Maduri ended up taking 20th in 22:22:39 among the 161 finishers. He completed his first 100-mile run with a 13:26 pace and was fifth out of 46 males in the 30-to-39 age group.

Of the 161 finishers, 47 completed the course in the final hour, between 9 a.m. and 10 a.m. on Sunday, including Elizabeth Bibza, 40, a teacher at Kenston High School, Brian Turk, 34, a 2003 Kenston graduate and teacher, Maxwell Fay, 19, a 2017 Kenston graduate, and Alex Cook, 35, who used to chaperone the Kenston Out West Trip.

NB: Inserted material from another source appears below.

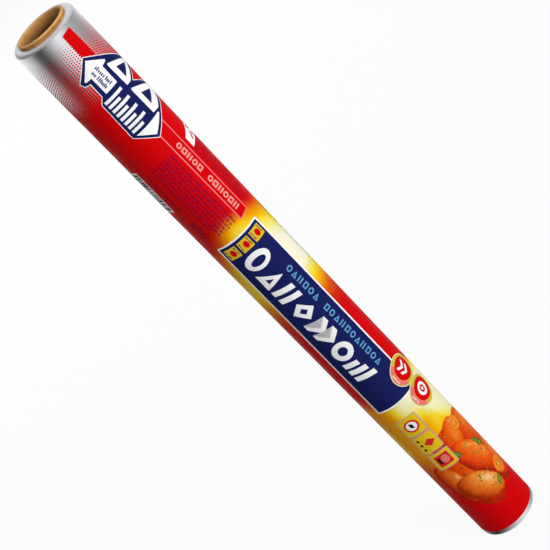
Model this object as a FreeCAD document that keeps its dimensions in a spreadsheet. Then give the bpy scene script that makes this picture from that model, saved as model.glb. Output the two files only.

All four of them finished together in 29:12:33, with Kenston head cross-country coach Chris Ickes helping out with some pacing.

Fay was one of just 15 finishers under the age of 30, while there were 62 finishers in the 30-to-39 age group, 49 finishers in the 40-to-49 age group, 29 finishers in the 50-to-59 age group and six finishers over the age of 60. Gary Dudney, 66, of Salinas, California, was the oldest finisher at 28:24:25.

“I think a lot of the sport just comes down to experience and toughness from years of doing races,” Maduri said. “You can run some of your best times in your 40s or even older than that. If you look at the results, it’s pretty amazing. I think the experience just pays for itself.”

Officially a 100-miler after crossing the finish line at 2:22 a.m. on Sunday, Maduri said he plans to put another ultradistance run on his schedule for next year.

He said there’s nothing quite like the finish.

“It’s a little anticlimactic because the race so spread out, but I think you’re just kind of fried,” Maduri said. “But on the way back and this morning, getting messages from people, I started to reflect a lot more about how it was a pretty long day and a pretty big effort. I had a lot of help and a lot of people to thank. So, I was definitely happy and smiling when I finished, but, at the same time, I was just trying to find a chair to sit down.”